6. Peraltro, trova applicazione – mancando ogni discrezionalità al riguardo (tra le prime: Cass. 14/03/2014, n. 5955; tra molte altre: Cass. Sez. U. 27/11/2015, n. 24245) – il D.P.R. 30 maggio 2002, n. 115, art. 13, comma 1 quater, inserito dalla L. 24 dicembre 2012, n. 228, art. 1, comma 17, in tema di contributo unificato per i gradi o i giudizi di impugnazione: norma in forza della quale il giudice dell’impugnazione è vincolato, pronunziando il provvedimento che definisce quest’ultima, a dare atto della sussistenza dei presupposti (rigetto integrale, inammissibilità o improcedibilità dell’impugnazione) per il versamento, da parte dell’impugnante soccombente, dell’ulteriore importo a titolo di contributo unificato pari a quello dovuto per l’impugnazione da essa proposta, a norma del detto art. 13, comma 1 bis.

PQM

Rigetta il ricorso.

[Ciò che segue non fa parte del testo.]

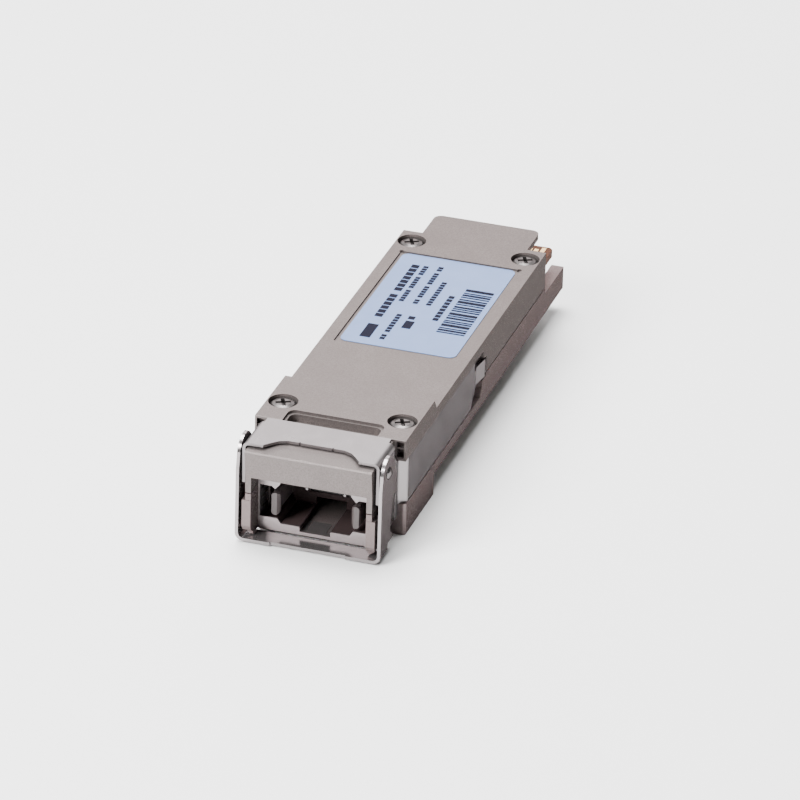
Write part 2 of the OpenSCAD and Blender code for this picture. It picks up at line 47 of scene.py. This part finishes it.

Ai sensi del D.P.R. n. 115 del 2002, art. 13, comma 1 quater, inserito dalla L. n. 228 del 2012, art. 1, comma 17, dà atto della sussistenza dei presupposti per il versamento, da parte del ricorrente, dell’ulteriore importo a titolo di contributo unificato pari a quello dovuto per il ricorso, a norma dello stesso art. 13, comma 1 bis.

Così deciso in Roma, il 11 aprile 2017.